Palin and the Tea Party get a lot of analysis today as they gather in Nevada for 'the Conservative Woodstock'. Healthcare reform passed. 24 is being cancelled. Conservative racists are making headlines. But the most important factor is the simplest.
Joblessness. And the New York Times examines the issue, in all its anti-government-handout-protesters-on-benefits glory. It turns out that some of the most fervent tea party activists were laid off, or forced to retire, or otherwise flattened by the economic downturn. The movement is filled with discontent older people "who do not see any contradictions in their arguments for smaller government even as they argue that it should do more to prevent job loss or cuts to Medicare. After a year of angry debate, emotion outweighs fact." Who'da thunk it?

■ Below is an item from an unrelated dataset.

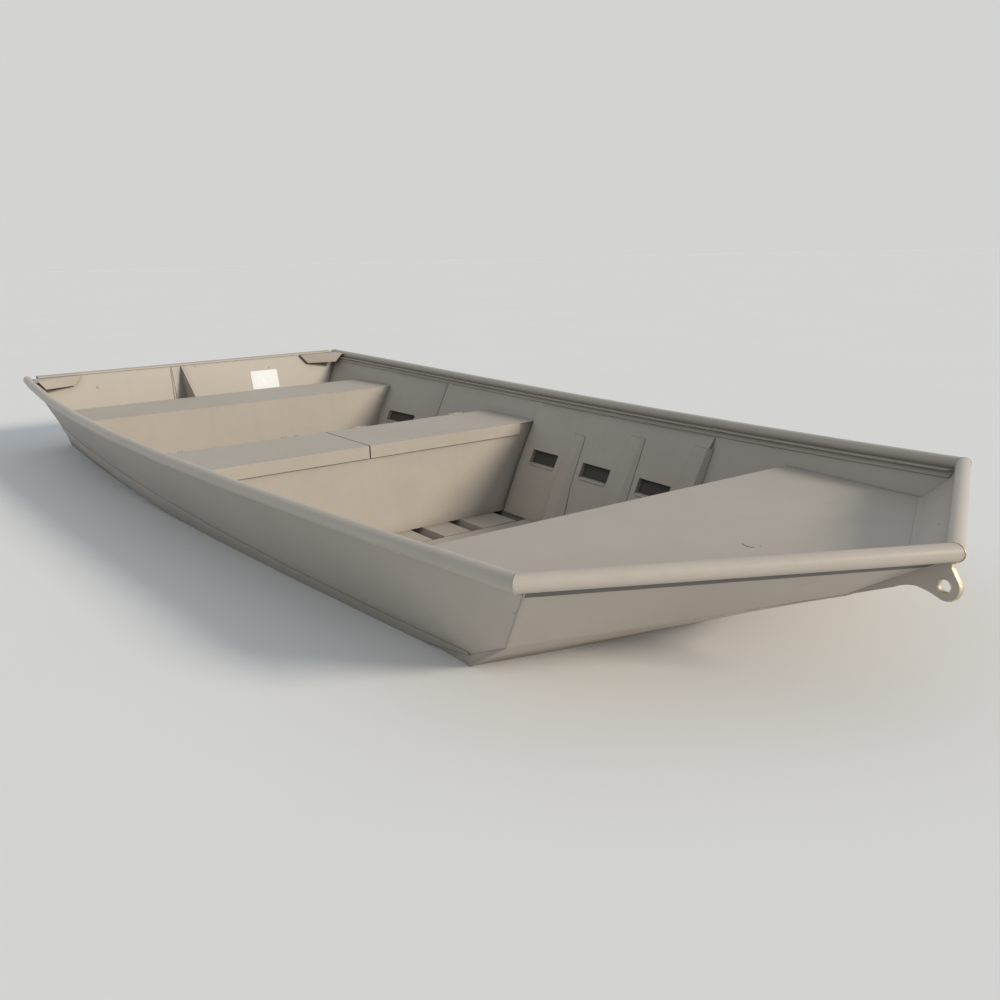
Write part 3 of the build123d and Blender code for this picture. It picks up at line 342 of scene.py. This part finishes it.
class Piece:
    """Vertices and faces of one piece, added part by part."""

    def __init__(self):
        self.verts = []
        self.faces = []

    def skin(self, rings, loop=False):
        """Faces over a row of equal rings, closed at both ends unless it is a loop."""
        start, size, count = len(self.verts), len(rings[0]), len(rings)
        for ring in rings:
            self.verts += ring
        for i in range(count if loop else count - 1):
            j = (i + 1) % count
            for k in range(size):
                after = (k + 1) % size
                self.faces.append((start + i * size + k, start + i * size + after,
                                   start + j * size + after, start + j * size + k))
        if not loop:
            self.faces.append([start + k for k in range(size)])
            self.faces.append([start + (count - 1) * size + k for k in range(size)])

    def run(self, points, radius, ripple=0.0, pitch=0.006, sides=8):
        """Round bead along points, rippled like a weld where asked, tapered at its ends."""
        places = evenly([Vector(p) for p in points], pitch / 2)
        last = len(places) - 1
        rings = []
        across = None
        for i, place in enumerate(places):
            ahead = (places[min(i + 1, last)] - places[max(i - 1, 0)]).normalized()
            if across is None:
                across = ahead.orthogonal().normalized()
            across = (across - ahead * across.dot(ahead)).normalized()
            beside = ahead.cross(across)
            size = radius * (1 + ripple * (1 if i % 2 else -1))
            size *= END_TAPER if i in (0, last) else 1
            rings.append([place + (across * math.cos(a) + beside * math.sin(a)) * size
                          for a in (2 * math.pi * k / sides for k in range(sides))])
        self.skin(rings)

    def turned(self, profile, centre, axis, segments=14, loop=False):
        """Profile of (radius, height) pairs turned about an axis; a loop makes a ring."""
        axis = Vector(axis).normalized()
        across = axis.orthogonal().normalized()
        beside = axis.cross(across)
        centre = Vector(centre)
        spokes = [across * math.cos(a) + beside * math.sin(a)
                  for a in (2 * math.pi * k / segments for k in range(segments))]
        if loop:
            self.skin([[centre + spoke * r + axis * h for r, h in profile]
                       for spoke in spokes], True)
        else:
            self.skin([[centre + spoke * r + axis * h for spoke in spokes] for r, h in profile])

    def dome(self, centre, axis, radius, height):
        """Domed head of a rivet or bolt, let into the surface a little."""
        steps = ((1.0, -0.4), (1.0, 0.15), (0.93, 0.42), (0.74, 0.74), (0.44, 0.94), (0.16, 1.0))
        self.turned([(radius * r, height * h) for r, h in steps], centre, axis)

    def add(self, name, material, slot=None, body="hull"):
        """Object from what was added so far, shaded by angle and riding on a body."""
        mesh = bpy.data.meshes.new(name)
        mesh.from_pydata([tuple(v) for v in self.verts], [], self.faces)
        work = bmesh.new()
        work.from_mesh(mesh)
        bmesh.ops.recalc_face_normals(work, faces=work.faces)
        work.to_mesh(mesh)
        work.free()
        mesh.materials.append(material)
        mesh.shade_smooth()
        piece = bpy.data.objects.new(name, mesh)
        scene.collection.objects.link(piece)
        modifier = piece.modifiers.new("shading_by_angle", "NODES")
        modifier.node_group = BY_ANGLE
        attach(piece, body)
        return piece


def evenly(points, step):
    """Points along straight stretches, about a step apart, corners kept."""
    spaced = [points[0]]
    for a, b in zip(points, points[1:]):
        count = max(1, round((b - a).length / step))
        spaced += [a.lerp(b, k / count) for k in range(1, count + 1)]
    return spaced


def welds(name, runs, radius, material=WELD, slot="hull_paint", both_sides=True):
    """Weld beads along rows of points, mirrored to starboard unless they are on the middle."""
    piece = Piece()
    for points in runs:
        piece.run(points, radius, RIPPLE)
        if both_sides:
            piece.run(mirrored(points), radius, RIPPLE)
    piece.add(name, material, slot)


def heads(name, places, radius, height, material=FASTENER, slot="hinge_metal"):
    """Domed heads at pairs of a place and the normal there."""
    piece = Piece()
    for place, normal in places:
        piece.dome(place, normal, radius, height)
    piece.add(name, material, slot)


# Places on the CAD surfaces

INSIDE = tree_of("side_panel_port", "lower_side_port", "side_liner_port", "bottom_plate")
SIDE = tree_of("side_panel_port", "lower_side_port")
BOW = tree_of("bow_panel_port", "bow_panel_starboard")
BOW_PORT = tree_of("bow_panel_port")
FOREFOOT = tree_of("forefoot_plate")
TRANSOM_INNER = tree_of("transom_core", "transom_plate")
UP = Vector((0, 0, 1))
AFT, AHEAD = Vector((-1, 0, 0)), Vector((1, 0, 0))


def seated(tree, point):
    """Nearest place on a surface to a point, and the surface's normal there."""
    place, normal, _, _ = tree.find_nearest(Vector(point))
    return place, normal


def inner_side(x, z, tree=INSIDE):
    """Place on the port side's inner surface at a station and height, or None."""
    return tree.ray_cast(Vector((x, 0, z)), Vector((0, 1, 0)))[0]


def row(start, end, parts, off=(0, 0, 0)):
    """Evenly spaced points from start to end, all moved by off."""
    return [start.lerp(end, k / parts) + Vector(off) for k in range(parts + 1)]


def seam_between(first, second, starts):
    """Line midway between two sheets where they come nearest, from a row of starting points."""
    line = []
    for point in starts:
        for _ in range(30):
            near = first.find_nearest(point)[0]
            far = second.find_nearest(near)[0]
            point = (near + far) / 2
        if not line or (point - line[-1]).length > 0.004:
            line.append(point)
    return line


# Weld beads of the bow

BOW_FOOT = Vector((1.5297, 0.628, 0.347))
CORNER_TOP = Vector((1.7204, 0.7182, 0.546))
STEM_FOOT = Vector((1.908, 0, 0.427))
CHINE_AFT, CHINE_FORE = Vector((1.0, 0.60, 0.02)), Vector((1.53, 0.63, 0.35))
CORNER = Vector((1.7217, 0.737, 0.566))                     # middle of the tubes' mitre
NOSE = Vector((2.1277, 0, 0.573))                           # middle of the tubes' joint
BOW_RUN = Vector((0.482495, -0.875859, 0.008319))           # along the port bow rail
BOW_OUT = Vector((0.87589, 0.482512, 0))                    # level, out of the port bow panel
CORNER_MITRE = Vector((0.842863, -0.537661, 0.022403))      # normal of the mitre plane
RAIL_RADIUS = 0.019

# Starting points lie outside the sheets, so that the seams are found on their outer faces
corner_starts = row(BOW_FOOT, CORNER_TOP, 12, (0.006, 0.006, 0))
stem_starts = row(BOW_FOOT, STEM_FOOT, 12, (0.006, 0.002, -0.006))
chine_starts = row(CHINE_AFT, CHINE_FORE, 16)
welds("weld_bow_corners", [seam_between(BOW_PORT, SIDE, corner_starts)], 0.0022)
welds("weld_forefoot", [seam_between(BOW_PORT, FOREFOOT, stem_starts)], 0.0026)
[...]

One activist, Tom Grimes, was a financial consultant until he lost his job 15 months ago. Now he's on social security. While campaigning for an end to government handouts. He told the Times that such minor hypocrisies don't matter. "If you don't trust the mindset or the value system of the people running the system, you can't even look at the facts anymore."
The AP and others have built the Palin rally in Harry Reid's hometown up as a watershed for the Tea Party. If they can muster numbers and avoid ugly scenes, the movement may have legs, it's argued. Crap. If these people got jobs they'd have better things to do than froth at Fox News, be happier and have more money to spend on things that provided other people with jobs. And then Sarah Palin would go away.